INSTRUCTION> Extract the complete listing and repeat it word for word.
==================================================
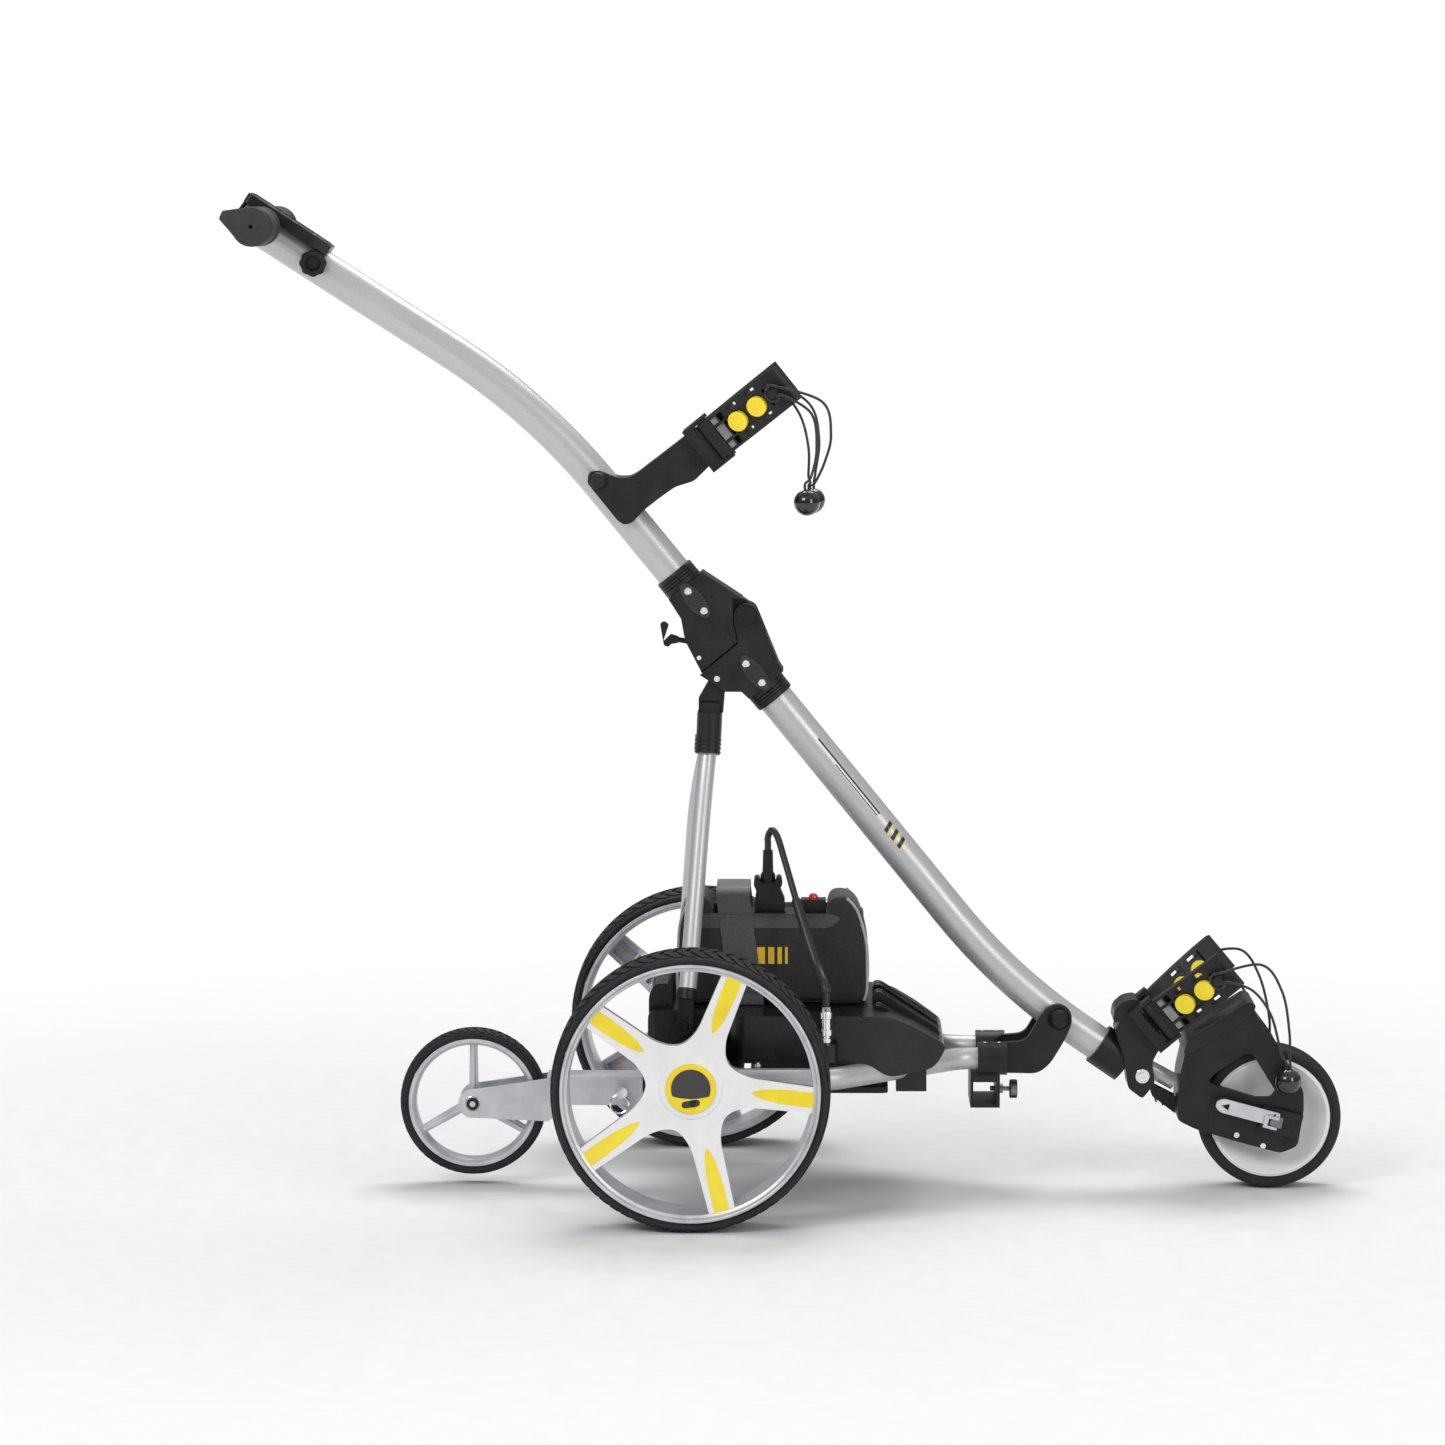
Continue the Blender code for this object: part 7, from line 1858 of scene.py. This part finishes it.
def build_console():
    frame_matrix = console_matrix()

    def placed(solid):
        solid.transform(frame_matrix)
        return solid

    piece("console", console(), "satin", "upper_frame", ("console",), edge=0.0010, segments=3)
    rim = [(0.0050, -0.0240), (0.0230, -0.0272), (0.1070, -0.0272), (0.1070, 0.0272), (0.0230, 0.0272),
           (0.0050, 0.0240)]
    inner = [(0.0064, -0.0226), (0.0232, -0.0256), (0.1054, -0.0256), (0.1054, 0.0256), (0.0232, 0.0256),
             (0.0064, 0.0226)]
    bezel = cut(prism(eased(rim, 0.004), -0.0002, 0.0007, "Z"),
                prism(eased(inner, 0.004), -0.01, 0.01, "Z"))
    piece("console bezel", placed(bezel), "black", "upper_frame", edge=0.0002)
    lamps = bmesh.new()
    for step in range(4):
        spot = (0.0250, -0.0105 + 0.0070 * step, 0.0)
        lamps = merged(lamps, turned([(-0.0002, 0), (-0.0002, 0.0013), (0.0004, 0.0011), (0.0006, 0)], spot,
                                     5, (0, 0, 1)))
    piece("console lamps", placed(lamps), "orange", "upper_frame", edge=0.0)
    window = prism(eased([(0.0120, -0.0150), (0.0200, -0.0150), (0.0200, 0.0150), (0.0120, 0.0150)], 0.002),
                   -0.0001, 0.0005, "Z")
    piece("console window", placed(window), "gloss", "upper_frame", edge=0.0002)
    for name, (reach, across, radius) in BUTTONS.items():
        body = name.replace("_button", "_slide")
        piece(name.replace("_", " "), console_button(name), "grip", body, (name,), edge=0.0006)
        size = radius * 0.45
        # The console's own second axis points to the near side, so across changes sign.
        offset = Vector((reach, -across, -0.00005))
        if name == "power_button":
            mark = turned([(0.0, size - 0.0008), (0.0004, size - 0.0008), (0.0004, size), (0.0, size)],
                          offset, 10, (0, 0, 1), closed=True)
            mark = merged(mark, box(offset + Vector((0.0010, -0.0004, 0)),
                                    offset + Vector((0.0052, 0.0004, 0.0004))))
        else:
            mark = box(offset + Vector((-0.0005, -size, 0)), offset + Vector((0.0005, size, 0.0004)))
            if name == "speed_up_button":
                mark = merged(mark, box(offset + Vector((-size, -0.0005, 0)),
                                        offset + Vector((size, 0.0005, 0.0004))))
        piece(name.replace("_", " ") + " mark", placed(mark), "piping", body, edge=0.0)


def light(name, place, aim, size, power, colour=(1, 1, 1)):
    data = bpy.data.lights.new(name, "AREA")
    data.shape = "RECTANGLE"
    data.size, data.size_y = size
    data.energy = power
    data.color = colour
    lamp = bpy.data.objects.new(name, data)
    lamp.location = place
    lamp.rotation_euler = (Vector(aim) - Vector(place)).to_track_quat("-Z", "Y").to_euler()
    bpy.context.scene.collection.objects.link(lamp)


def pale_floor():
    """Matt pale floor that runs out to plain white well away from the trolley."""
    made = surface("pale floor", grey(0.84), grey(0.87), 0.6, 0.8, grain=60, strength=0.01)
    tree = made.node_tree
    place = tree.nodes.new("ShaderNodeTexCoord")
    away = tree.nodes.new("ShaderNodeVectorMath")
    away.operation = "LENGTH"
    tree.links.new(place.outputs["Object"], away.inputs[0])
    spread = tree.nodes.new("ShaderNodeMapRange")
    spread.interpolation_type = "SMOOTHSTEP"
    spread.inputs["From Min"].default_value = 0.60
    spread.inputs["From Max"].default_value = 1.90
    tree.links.new(away.outputs["Value"], spread.inputs["Value"])
    glow = tree.nodes.new("ShaderNodeEmission")
    glow.inputs["Color"].default_value = (1, 1, 1, 1)
    glow.inputs["Strength"].default_value = 1.0
    mix = tree.nodes.new("ShaderNodeMixShader")
    tree.links.new(spread.outputs["Result"], mix.inputs["Fac"])
    tree.links.new(tree.nodes["Principled BSDF"].outputs["BSDF"], mix.inputs[1])
    tree.links.new(glow.outputs["Emission"], mix.inputs[2])
    tree.links.new(mix.outputs["Shader"], tree.nodes["Material Output"].inputs["Surface"])
    return made


def studio():
    mesh = bpy.data.meshes.new("floor")
    solid = bmesh.new()
    bmesh.ops.create_grid(solid, x_segments=1, y_segments=1, size=14.0)
    solid.to_mesh(mesh)
    solid.free()
    floor = bpy.data.objects.new("floor", mesh)
    floor.location = (0, 0, -0.0005)
    bpy.context.scene.collection.objects.link(floor)
    mesh.materials.append(pale_floor())
    world = bpy.data.worlds.new("studio")
    world.use_nodes = True
    tree = world.node_tree
    backdrop = tree.nodes["Background"]
    backdrop.inputs["Color"].default_value = (1, 1, 1, 1)
    backdrop.inputs["Strength"].default_value = 1.0
    soft = tree.nodes.new("ShaderNodeBackground")
    place = tree.nodes.new("ShaderNodeTexCoord")
    height = tree.nodes.new("ShaderNodeSeparateXYZ")
    tree.links.new(place.outputs["Generated"], height.inputs["Vector"])
    shade = ramp(tree, height.outputs["Z"], grey(0.16), grey(0.62), 0.02, 0.80)
    tree.links.new(shade.outputs["Color"], soft.inputs["Color"])
    kind = tree.nodes.new("ShaderNodeLightPath")
    mix = tree.nodes.new("ShaderNodeMixShader")
    tree.links.new(kind.outputs["Is Camera Ray"], mix.inputs["Fac"])
    tree.links.new(soft.outputs["Background"], mix.inputs[1])
    tree.links.new(backdrop.outputs["Background"], mix.inputs[2])
    tree.links.new(mix.outputs["Shader"], tree.nodes["World Output"].inputs["Surface"])
    bpy.context.scene.world = world
    bpy.context.scene.view_settings.view_transform = "Standard"
    light("key", (-2.4, -3.6, 3.2), (0, 0, 0.5), (2.2, 1.6), 82)
    light("fill", (2.8, -3.4, 1.8), (0, 0, 0.5), (1.2, 2.2), 46)
    light("top", (0.3, 1.6, 3.6), (0, 0, 0.5), (2.6, 1.8), 70)


build_cords()
build_chassis_look()
build_bag()
build_pivot_look()
build_anti_tip_look()
for label, side in SIDES.items():
    build_rear_wheel(label, side)
build_struts()
build_lower_look()
build_fork_look()
build_upper_look()
build_grips()
build_console()
for level, shape in (("lower", LOWER_ARM), ("upper", UPPER_ARM)):
    for label, side in SIDES.items():
        build_arm_look(level, label, shape, side)
studio()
==================================================
ANSWER>
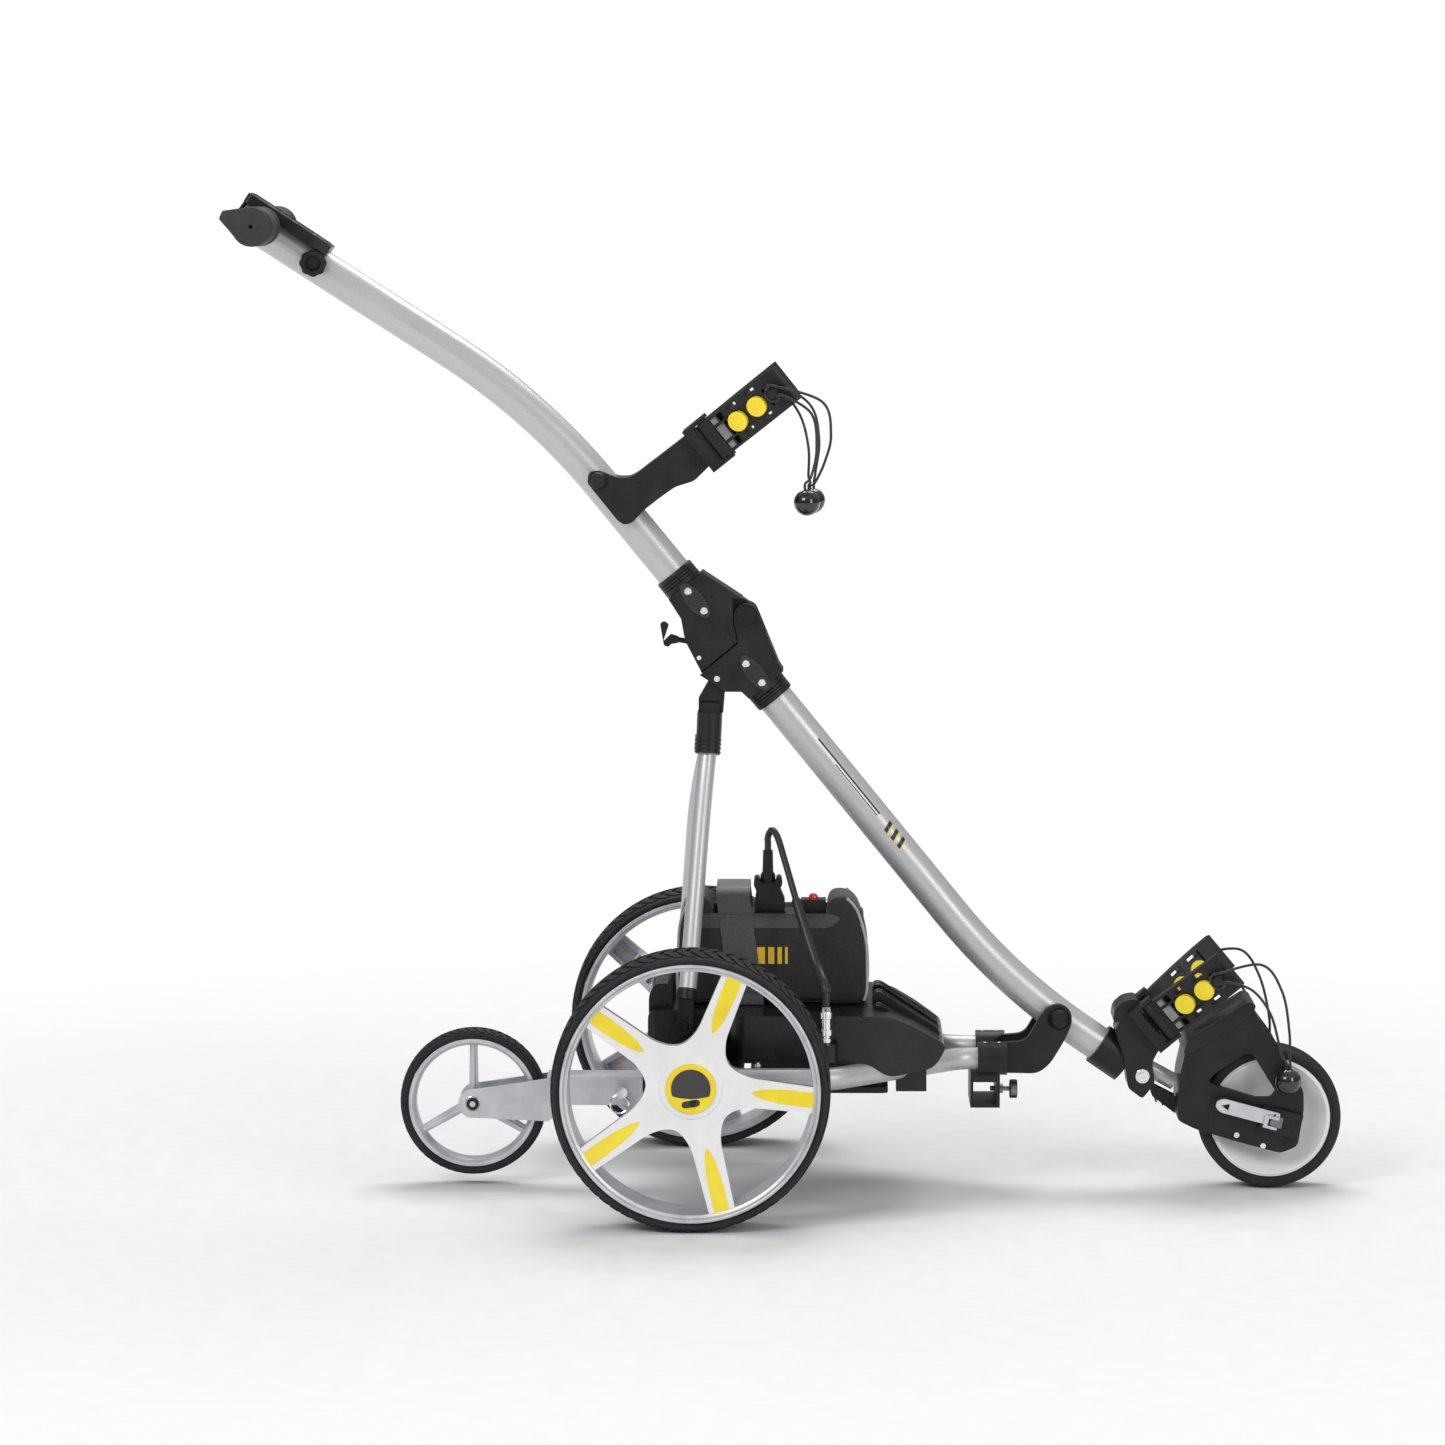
Continue the Blender code for this object: part 7, from line 1858 of scene.py. This part finishes it.
def build_console():
    frame_matrix = console_matrix()

    def placed(solid):
        solid.transform(frame_matrix)
        return solid

    piece("console", console(), "satin", "upper_frame", ("console",), edge=0.0010, segments=3)
    rim = [(0.0050, -0.0240), (0.0230, -0.0272), (0.1070, -0.0272), (0.1070, 0.0272), (0.0230, 0.0272),
           (0.0050, 0.0240)]
    inner = [(0.0064, -0.0226), (0.0232, -0.0256), (0.1054, -0.0256), (0.1054, 0.0256), (0.0232, 0.0256),
             (0.0064, 0.0226)]
    bezel = cut(prism(eased(rim, 0.004), -0.0002, 0.0007, "Z"),
                prism(eased(inner, 0.004), -0.01, 0.01, "Z"))
    piece("console bezel", placed(bezel), "black", "upper_frame", edge=0.0002)
    lamps = bmesh.new()
    for step in range(4):
        spot = (0.0250, -0.0105 + 0.0070 * step, 0.0)
        lamps = merged(lamps, turned([(-0.0002, 0), (-0.0002, 0.0013), (0.0004, 0.0011), (0.0006, 0)], spot,
                                     5, (0, 0, 1)))
    piece("console lamps", placed(lamps), "orange", "upper_frame", edge=0.0)
    window = prism(eased([(0.0120, -0.0150), (0.0200, -0.0150), (0.0200, 0.0150), (0.0120, 0.0150)], 0.002),
                   -0.0001, 0.0005, "Z")
    piece("console window", placed(window), "gloss", "upper_frame", edge=0.0002)
    for name, (reach, across, radius) in BUTTONS.items():
        body = name.replace("_button", "_slide")
        piece(name.replace("_", " "), console_button(name), "grip", body, (name,), edge=0.0006)
        size = radius * 0.45
        # The console's own second axis points to the near side, so across changes sign.
        offset = Vector((reach, -across, -0.00005))
        if name == "power_button":
            mark = turned([(0.0, size - 0.0008), (0.0004, size - 0.0008), (0.0004, size), (0.0, size)],
                          offset, 10, (0, 0, 1), closed=True)
            mark = merged(mark, box(offset + Vector((0.0010, -0.0004, 0)),
                                    offset + Vector((0.0052, 0.0004, 0.0004))))
        else:
            mark = box(offset + Vector((-0.0005, -size, 0)), offset + Vector((0.0005, size, 0.0004)))
            if name == "speed_up_button":
                mark = merged(mark, box(offset + Vector((-size, -0.0005, 0)),
                                        offset + Vector((size, 0.0005, 0.0004))))
        piece(name.replace("_", " ") + " mark", placed(mark), "piping", body, edge=0.0)


def light(name, place, aim, size, power, colour=(1, 1, 1)):
    data = bpy.data.lights.new(name, "AREA")
    data.shape = "RECTANGLE"
    data.size, data.size_y = size
    data.energy = power
    data.color = colour
    lamp = bpy.data.objects.new(name, data)
    lamp.location = place
    lamp.rotation_euler = (Vector(aim) - Vector(place)).to_track_quat("-Z", "Y").to_euler()
    bpy.context.scene.collection.objects.link(lamp)


def pale_floor():
    """Matt pale floor that runs out to plain white well away from the trolley."""
    made = surface("pale floor", grey(0.84), grey(0.87), 0.6, 0.8, grain=60, strength=0.01)
    tree = made.node_tree
    place = tree.nodes.new("ShaderNodeTexCoord")
    away = tree.nodes.new("ShaderNodeVectorMath")
    away.operation = "LENGTH"
    tree.links.new(place.outputs["Object"], away.inputs[0])
    spread = tree.nodes.new("ShaderNodeMapRange")
    spread.interpolation_type = "SMOOTHSTEP"
    spread.inputs["From Min"].default_value = 0.60
    spread.inputs["From Max"].default_value = 1.90
    tree.links.new(away.outputs["Value"], spread.inputs["Value"])
    glow = tree.nodes.new("ShaderNodeEmission")
    glow.inputs["Color"].default_value = (1, 1, 1, 1)
    glow.inputs["Strength"].default_value = 1.0
    mix = tree.nodes.new("ShaderNodeMixShader")
    tree.links.new(spread.outputs["Result"], mix.inputs["Fac"])
    tree.links.new(tree.nodes["Principled BSDF"].outputs["BSDF"], mix.inputs[1])
    tree.links.new(glow.outputs["Emission"], mix.inputs[2])
    tree.links.new(mix.outputs["Shader"], tree.nodes["Material Output"].inputs["Surface"])
    return made


def studio():
    mesh = bpy.data.meshes.new("floor")
    solid = bmesh.new()
    bmesh.ops.create_grid(solid, x_segments=1, y_segments=1, size=14.0)
    solid.to_mesh(mesh)
    solid.free()
    floor = bpy.data.objects.new("floor", mesh)
    floor.location = (0, 0, -0.0005)
    bpy.context.scene.collection.objects.link(floor)
    mesh.materials.append(pale_floor())
    world = bpy.data.worlds.new("studio")
    world.use_nodes = True
    tree = world.node_tree
    backdrop = tree.nodes["Background"]
    backdrop.inputs["Color"].default_value = (1, 1, 1, 1)
    backdrop.inputs["Strength"].default_value = 1.0
    soft = tree.nodes.new("ShaderNodeBackground")
    place = tree.nodes.new("ShaderNodeTexCoord")
    height = tree.nodes.new("ShaderNodeSeparateXYZ")
    tree.links.new(place.outputs["Generated"], height.inputs["Vector"])
    shade = ramp(tree, height.outputs["Z"], grey(0.16), grey(0.62), 0.02, 0.80)
    tree.links.new(shade.outputs["Color"], soft.inputs["Color"])
    kind = tree.nodes.new("ShaderNodeLightPath")
    mix = tree.nodes.new("ShaderNodeMixShader")
    tree.links.new(kind.outputs["Is Camera Ray"], mix.inputs["Fac"])
    tree.links.new(soft.outputs["Background"], mix.inputs[1])
    tree.links.new(backdrop.outputs["Background"], mix.inputs[2])
    tree.links.new(mix.outputs["Shader"], tree.nodes["World Output"].inputs["Surface"])
    bpy.context.scene.world = world
    bpy.context.scene.view_settings.view_transform = "Standard"
    light("key", (-2.4, -3.6, 3.2), (0, 0, 0.5), (2.2, 1.6), 82)
    light("fill", (2.8, -3.4, 1.8), (0, 0, 0.5), (1.2, 2.2), 46)
    light("top", (0.3, 1.6, 3.6), (0, 0, 0.5), (2.6, 1.8), 70)


build_cords()
build_chassis_look()
build_bag()
build_pivot_look()
build_anti_tip_look()
for label, side in SIDES.items():
    build_rear_wheel(label, side)
build_struts()
build_lower_look()
build_fork_look()
build_upper_look()
build_grips()
build_console()
for level, shape in (("lower", LOWER_ARM), ("upper", UPPER_ARM)):
    for label, side in SIDES.items():
        build_arm_look(level, label, shape, side)
studio()